Political Strategy for a Permanent Democratic Majority

How Dems Can Get More Traction in Red and Rural States

At Politico, Peter Schaefer interviews Greg Haas, organizing director of the Wyoming Democratic Party about the obstacles to organizing for Democratic candidates and policies in a deeply-red state. Some of Haas’s insights:

“Something I’ve experienced traveling around the state is that there is a palpable fear of even letting your friends know you are a Democrat, or even in line with what Democratic politicians are doing. There’s vandalism that takes place here, and people are scared of that.”

“In rural places, a candidate goes out on the campaign trail and they say that the first thing they have to do is distance themselves from the national party. Now, I don’t think they have to do that, but they feel like they have to do that. They say, “I’m not a Democrat like national Democrats.” So much news is nationalized, and there is so much news that is sensationalized. I think if you want to talk to people about local issues, that’s what you should focus on….Local Wyoming officials are not going to solve the border crisis in Texas. People’s emotions run high on those hot-button issues, but when it comes right down to it, this local community does not come together on party lines. It comes together on what’s best for the community.”

On job security: “There are more and more people who are really afraid of what’s going to happen to their family ranch, or am I going to lose my job? And when people are that scared, I think as humans we have a tendency to find somebody to blame.… You know, “This person that doesn’t look like me or the people I grew up with is either going to take my job, or my kids’ job, or they’re just going to mooch off or get everything for free.”

On key issues: “The important things for Democrats are fully funded public education, people being treated equally and freedom being afforded to all people. It’s also pretty important to a lot of people in Wyoming, Democrats or otherwise, that women have the right to control their own bodies and their health care and that agency isn’t taken away from them. Climate matters to a lot of people, not in terms of climate change necessarily, but clean air and clean water.”

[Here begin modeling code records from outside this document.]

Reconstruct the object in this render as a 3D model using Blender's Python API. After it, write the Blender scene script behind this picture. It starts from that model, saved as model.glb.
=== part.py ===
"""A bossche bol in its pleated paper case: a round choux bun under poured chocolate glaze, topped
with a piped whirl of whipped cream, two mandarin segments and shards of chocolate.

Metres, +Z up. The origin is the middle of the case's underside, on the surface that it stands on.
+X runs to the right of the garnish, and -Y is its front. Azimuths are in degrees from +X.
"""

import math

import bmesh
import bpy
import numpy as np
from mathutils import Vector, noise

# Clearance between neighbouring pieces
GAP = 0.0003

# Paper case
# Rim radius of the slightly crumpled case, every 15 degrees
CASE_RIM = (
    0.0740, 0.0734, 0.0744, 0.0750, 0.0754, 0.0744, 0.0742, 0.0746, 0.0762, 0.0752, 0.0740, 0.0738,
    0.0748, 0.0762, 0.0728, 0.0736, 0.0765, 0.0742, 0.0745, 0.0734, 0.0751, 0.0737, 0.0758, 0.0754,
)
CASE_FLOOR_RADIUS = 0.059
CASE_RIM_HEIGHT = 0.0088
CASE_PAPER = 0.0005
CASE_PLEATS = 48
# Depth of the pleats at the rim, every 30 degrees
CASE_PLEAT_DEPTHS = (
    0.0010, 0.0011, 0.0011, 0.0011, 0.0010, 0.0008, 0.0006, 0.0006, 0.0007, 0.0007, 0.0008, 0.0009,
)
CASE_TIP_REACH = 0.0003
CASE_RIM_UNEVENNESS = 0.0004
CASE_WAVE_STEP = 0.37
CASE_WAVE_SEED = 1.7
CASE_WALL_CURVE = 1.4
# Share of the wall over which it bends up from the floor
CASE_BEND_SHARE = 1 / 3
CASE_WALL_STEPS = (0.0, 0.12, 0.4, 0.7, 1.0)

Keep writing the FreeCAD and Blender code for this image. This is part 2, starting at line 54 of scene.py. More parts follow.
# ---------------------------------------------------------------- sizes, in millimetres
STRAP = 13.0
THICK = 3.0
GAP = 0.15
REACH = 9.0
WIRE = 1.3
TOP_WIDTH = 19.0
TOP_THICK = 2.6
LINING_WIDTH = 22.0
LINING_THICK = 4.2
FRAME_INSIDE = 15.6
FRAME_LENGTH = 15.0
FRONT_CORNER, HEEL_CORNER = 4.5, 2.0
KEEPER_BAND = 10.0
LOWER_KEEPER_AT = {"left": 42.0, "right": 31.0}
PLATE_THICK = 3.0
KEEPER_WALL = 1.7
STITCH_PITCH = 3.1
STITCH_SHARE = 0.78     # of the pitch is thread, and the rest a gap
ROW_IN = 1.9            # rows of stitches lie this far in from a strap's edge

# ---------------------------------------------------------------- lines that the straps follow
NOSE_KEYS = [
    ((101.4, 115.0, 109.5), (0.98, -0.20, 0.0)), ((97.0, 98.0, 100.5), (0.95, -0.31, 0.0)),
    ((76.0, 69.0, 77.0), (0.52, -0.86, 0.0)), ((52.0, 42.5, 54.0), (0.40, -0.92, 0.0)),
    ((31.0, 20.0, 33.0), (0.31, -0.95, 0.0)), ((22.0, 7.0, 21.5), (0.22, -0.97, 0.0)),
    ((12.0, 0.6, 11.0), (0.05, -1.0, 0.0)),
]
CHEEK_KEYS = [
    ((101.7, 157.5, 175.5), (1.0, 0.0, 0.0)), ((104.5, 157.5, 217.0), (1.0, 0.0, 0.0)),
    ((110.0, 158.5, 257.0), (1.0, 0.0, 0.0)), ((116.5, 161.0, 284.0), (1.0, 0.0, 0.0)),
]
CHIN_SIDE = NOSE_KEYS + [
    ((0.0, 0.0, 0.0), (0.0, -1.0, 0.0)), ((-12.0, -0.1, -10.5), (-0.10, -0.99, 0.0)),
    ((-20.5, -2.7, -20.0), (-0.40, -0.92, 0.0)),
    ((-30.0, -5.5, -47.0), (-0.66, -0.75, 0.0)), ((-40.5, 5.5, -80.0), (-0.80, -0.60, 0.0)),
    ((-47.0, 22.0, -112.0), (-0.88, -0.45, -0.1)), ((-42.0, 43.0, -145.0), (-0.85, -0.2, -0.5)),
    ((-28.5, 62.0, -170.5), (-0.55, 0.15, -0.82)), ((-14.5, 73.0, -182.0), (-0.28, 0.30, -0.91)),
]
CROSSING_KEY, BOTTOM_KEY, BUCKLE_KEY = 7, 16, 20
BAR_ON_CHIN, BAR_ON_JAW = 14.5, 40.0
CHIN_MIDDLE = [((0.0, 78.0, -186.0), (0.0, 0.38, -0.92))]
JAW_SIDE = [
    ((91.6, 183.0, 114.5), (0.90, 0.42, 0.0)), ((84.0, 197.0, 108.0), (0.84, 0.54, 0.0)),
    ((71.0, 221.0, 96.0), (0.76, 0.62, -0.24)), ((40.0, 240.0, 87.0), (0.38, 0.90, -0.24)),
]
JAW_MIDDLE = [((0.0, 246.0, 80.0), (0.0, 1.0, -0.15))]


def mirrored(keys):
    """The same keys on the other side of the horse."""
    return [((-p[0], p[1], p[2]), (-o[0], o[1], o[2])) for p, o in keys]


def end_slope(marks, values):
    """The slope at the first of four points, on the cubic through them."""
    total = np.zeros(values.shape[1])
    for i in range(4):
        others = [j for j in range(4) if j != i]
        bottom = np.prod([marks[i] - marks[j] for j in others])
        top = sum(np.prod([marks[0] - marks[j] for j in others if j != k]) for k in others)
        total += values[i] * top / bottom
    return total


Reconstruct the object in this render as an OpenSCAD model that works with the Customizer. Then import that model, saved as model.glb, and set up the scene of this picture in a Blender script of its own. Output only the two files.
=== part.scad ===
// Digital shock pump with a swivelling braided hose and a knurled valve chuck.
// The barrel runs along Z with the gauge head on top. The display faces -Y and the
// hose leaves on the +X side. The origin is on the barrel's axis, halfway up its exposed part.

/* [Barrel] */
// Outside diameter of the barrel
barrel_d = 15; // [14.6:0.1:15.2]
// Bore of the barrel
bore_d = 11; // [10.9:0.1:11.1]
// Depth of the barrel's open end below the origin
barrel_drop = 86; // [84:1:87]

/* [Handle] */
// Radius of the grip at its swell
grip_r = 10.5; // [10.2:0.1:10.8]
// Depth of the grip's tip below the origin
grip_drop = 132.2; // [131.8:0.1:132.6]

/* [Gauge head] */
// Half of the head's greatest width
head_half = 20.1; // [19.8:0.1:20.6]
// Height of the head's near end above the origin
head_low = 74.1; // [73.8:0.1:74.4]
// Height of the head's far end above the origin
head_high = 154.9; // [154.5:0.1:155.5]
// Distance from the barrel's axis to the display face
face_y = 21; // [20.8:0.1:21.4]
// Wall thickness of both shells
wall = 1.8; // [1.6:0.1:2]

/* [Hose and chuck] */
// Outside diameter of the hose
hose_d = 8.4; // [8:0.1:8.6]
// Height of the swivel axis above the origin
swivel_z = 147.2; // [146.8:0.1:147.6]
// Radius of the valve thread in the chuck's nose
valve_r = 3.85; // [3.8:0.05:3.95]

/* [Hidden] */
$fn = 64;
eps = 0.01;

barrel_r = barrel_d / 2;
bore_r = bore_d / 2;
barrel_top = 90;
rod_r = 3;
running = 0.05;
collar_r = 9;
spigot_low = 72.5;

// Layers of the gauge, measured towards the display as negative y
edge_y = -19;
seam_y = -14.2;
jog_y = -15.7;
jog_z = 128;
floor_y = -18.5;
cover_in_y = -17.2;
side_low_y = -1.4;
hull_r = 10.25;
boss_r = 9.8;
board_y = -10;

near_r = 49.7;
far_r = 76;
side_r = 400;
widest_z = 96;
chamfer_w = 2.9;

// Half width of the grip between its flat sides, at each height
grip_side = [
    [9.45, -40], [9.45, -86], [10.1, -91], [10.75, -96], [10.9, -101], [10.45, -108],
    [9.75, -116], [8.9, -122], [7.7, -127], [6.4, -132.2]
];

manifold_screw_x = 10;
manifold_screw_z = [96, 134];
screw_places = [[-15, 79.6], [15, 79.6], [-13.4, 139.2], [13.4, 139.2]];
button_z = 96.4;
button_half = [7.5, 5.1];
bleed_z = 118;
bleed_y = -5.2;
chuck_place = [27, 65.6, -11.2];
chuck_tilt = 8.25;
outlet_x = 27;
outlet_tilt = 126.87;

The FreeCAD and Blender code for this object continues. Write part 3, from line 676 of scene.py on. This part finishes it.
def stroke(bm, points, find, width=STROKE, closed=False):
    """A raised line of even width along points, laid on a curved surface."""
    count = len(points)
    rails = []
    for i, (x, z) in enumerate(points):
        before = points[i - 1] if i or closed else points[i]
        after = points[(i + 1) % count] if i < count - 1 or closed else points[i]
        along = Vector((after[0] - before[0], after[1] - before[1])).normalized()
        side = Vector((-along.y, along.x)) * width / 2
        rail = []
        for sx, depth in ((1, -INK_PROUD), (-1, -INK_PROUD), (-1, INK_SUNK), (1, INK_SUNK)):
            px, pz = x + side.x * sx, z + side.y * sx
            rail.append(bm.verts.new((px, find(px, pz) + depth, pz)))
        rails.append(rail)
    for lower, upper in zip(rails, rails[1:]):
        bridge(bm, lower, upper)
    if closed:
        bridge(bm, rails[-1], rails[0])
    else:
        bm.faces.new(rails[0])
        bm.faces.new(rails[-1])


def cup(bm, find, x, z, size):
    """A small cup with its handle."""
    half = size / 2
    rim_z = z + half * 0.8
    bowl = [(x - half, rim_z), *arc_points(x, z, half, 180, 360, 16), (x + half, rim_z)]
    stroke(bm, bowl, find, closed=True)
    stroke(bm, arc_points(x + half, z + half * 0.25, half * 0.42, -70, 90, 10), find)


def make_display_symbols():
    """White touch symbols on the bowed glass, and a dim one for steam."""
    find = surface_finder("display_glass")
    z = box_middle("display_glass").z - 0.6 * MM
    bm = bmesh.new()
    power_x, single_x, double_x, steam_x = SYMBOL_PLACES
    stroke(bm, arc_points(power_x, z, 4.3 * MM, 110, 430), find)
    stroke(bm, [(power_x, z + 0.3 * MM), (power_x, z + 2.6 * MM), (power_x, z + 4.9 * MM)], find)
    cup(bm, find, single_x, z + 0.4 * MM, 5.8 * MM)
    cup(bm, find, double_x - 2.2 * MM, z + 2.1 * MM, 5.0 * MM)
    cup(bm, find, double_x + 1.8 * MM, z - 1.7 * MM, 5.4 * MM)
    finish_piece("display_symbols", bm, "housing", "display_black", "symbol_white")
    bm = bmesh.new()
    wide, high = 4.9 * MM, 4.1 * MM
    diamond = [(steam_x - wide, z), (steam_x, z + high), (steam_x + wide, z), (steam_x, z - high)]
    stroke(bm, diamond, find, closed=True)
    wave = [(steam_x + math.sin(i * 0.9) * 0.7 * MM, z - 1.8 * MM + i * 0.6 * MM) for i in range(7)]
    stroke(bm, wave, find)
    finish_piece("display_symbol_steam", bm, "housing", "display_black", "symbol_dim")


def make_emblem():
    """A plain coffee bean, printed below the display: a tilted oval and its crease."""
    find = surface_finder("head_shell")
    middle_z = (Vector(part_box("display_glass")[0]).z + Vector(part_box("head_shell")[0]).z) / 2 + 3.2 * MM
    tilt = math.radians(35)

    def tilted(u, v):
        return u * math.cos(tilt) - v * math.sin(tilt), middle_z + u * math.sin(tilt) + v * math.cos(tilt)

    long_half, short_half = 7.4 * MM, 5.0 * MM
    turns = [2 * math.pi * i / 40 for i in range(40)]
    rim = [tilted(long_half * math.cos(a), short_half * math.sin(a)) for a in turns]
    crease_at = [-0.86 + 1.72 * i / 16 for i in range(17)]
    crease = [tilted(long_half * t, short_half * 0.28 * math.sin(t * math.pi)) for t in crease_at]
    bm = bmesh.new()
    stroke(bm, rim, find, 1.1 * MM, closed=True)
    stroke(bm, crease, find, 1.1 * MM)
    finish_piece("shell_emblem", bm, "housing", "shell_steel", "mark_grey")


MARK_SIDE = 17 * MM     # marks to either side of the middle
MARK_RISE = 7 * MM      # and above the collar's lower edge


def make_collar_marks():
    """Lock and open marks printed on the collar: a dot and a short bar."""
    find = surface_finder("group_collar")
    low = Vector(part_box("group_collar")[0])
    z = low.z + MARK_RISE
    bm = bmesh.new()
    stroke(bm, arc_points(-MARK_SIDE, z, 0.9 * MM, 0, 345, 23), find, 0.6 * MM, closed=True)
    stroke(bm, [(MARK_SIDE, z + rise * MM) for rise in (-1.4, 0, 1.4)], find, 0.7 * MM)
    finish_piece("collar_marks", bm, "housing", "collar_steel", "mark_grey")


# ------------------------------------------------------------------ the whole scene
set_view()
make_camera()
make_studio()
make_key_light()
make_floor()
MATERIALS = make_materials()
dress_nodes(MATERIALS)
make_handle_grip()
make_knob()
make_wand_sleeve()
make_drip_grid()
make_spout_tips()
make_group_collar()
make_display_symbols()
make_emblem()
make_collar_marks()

On President Biden and other national Democrats showing up and claiming credit in rural states: “I absolutely think them showing up to explain and celebrate those programs could have immeasurable benefit. Them showing up would impact the narrative in the news, and it would help those who feel like they’ve been forgotten feel like they’re not. The people responsible for these good works are being too humble to talk about them….There’s a sign over there that says “Project funded by President Joe Biden’s Bipartisan Infrastructure Law,” and there’s a Wyoming Department of Transportation logo and U.S Department of Transportation logo….That’s the only sign I’ve seen for any project in the state that says exactly where the money is coming from.”

“People are so interested in the hot-button things. Right now, one of the parties is spending most of the time talking about the “invasion” at the southern border. There’s a lot of energy spent talking about that. That’s the go-to talking point. That distracts people from the good things going on — the successful economy, good things that are happening in Wyoming and across the country. From what I can see, the Republican strategy seems to be, “If we can just get people afraid, they’ll vote for us.”

To put Haas’s comments in perspective, keep in mind that “Wyoming is the most Republican state in the U.S. Wyoming has a Cook Partisan Voting Index of +25. Wyoming’s strong Conservative lean is attributed to its large rural, white, and Evangelical populations. Wyoming has voted Republican in every Presidential election since 1952, except for the 1964 election.” Even Liz Cheney was deemed not right-wing enough for Wyoming. It is also the smallest state in the U.S. in terms of population (less than 600,000), but has as many senators as the largest, California (nearly 40 million).

In his introduction to the interview Schaefer notes, “the national Democratic Party has invested millions of dollars in a “Red State Fund” to build out organizing in Republican strongholds. The Biden administration has also made huge investments in rural America through rural cooperatives and the bipartisan infrastructure law, which the president and his cabinet secretaries highlighted last fall on a two-week tour.” It will be a long, tough haul for Democrats to get some momentum in states like Wyoming, which gave Trump his largest popular vote margin in both 2016 and 2020. But it’s good to know that some long-haul Democrats, at least, are working hard on it.